Second, not enough programs exist to help even a majority of undocumented immigrants on the path to citizenship. Even simple programs to educate people about the existing process are in short supply. And remember, the programs can never just be taught in English. They need to be taught in whatever languages the local immigrant populations speak - which further compounds the problem.
Massachusetts alone just agreed to spend under half of what advocates asked for to fund already woefully underfunded citizenship programs statewide. These programs cover only a fraction of the need for only a minority of the ethnic groups in need of such services. And they don't exist everywhere they are needed.
Barnstable, Dukes, Franklin, Hampshire, Nantucket, Norfolk, and Plymouth counties have no citizenship programs available at all, according to some preliminary research I did last fall. North Central and West Central Massachusetts—including cities like Fitchburg, Gardner, and Holyoke have no citizenship programs. Worcester, Springfield, Leominster, Westfield, and Pittsfield have only a few. All cities with large numbers of immigrants. I won't reprint the whole report here, but rest assured the situation is dire and far worse in most states nationally.

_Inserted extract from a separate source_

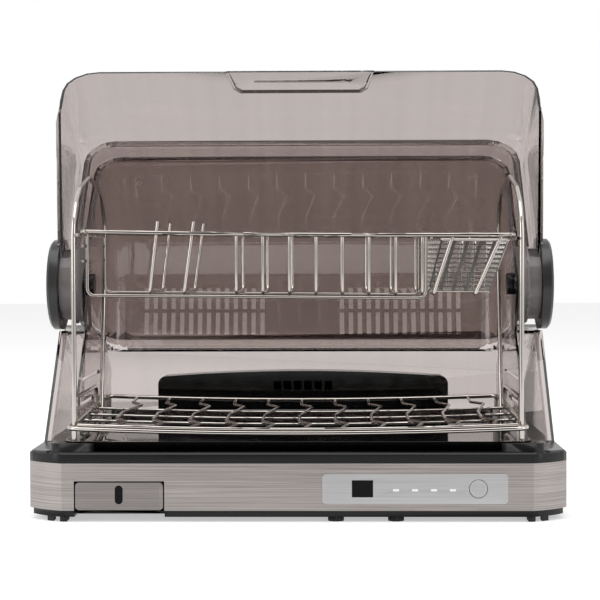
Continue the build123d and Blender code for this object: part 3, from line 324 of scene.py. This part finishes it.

Given all this, do you really think that the solution to the problem of legions of undocumented immigrants is just a simple matter obeying the law (and this without further discussion of the political-economic dimensions of these issues)? If so, why?
Finally, in response to your comment on the immigration policies of other countries, since you seem to be something of an expert of the subject, I await your full report on the matter with interest.
Be sure to use acceptable social science methodologies in constructing it, however, as we have a rather highly trained audience here at Open Media Boston.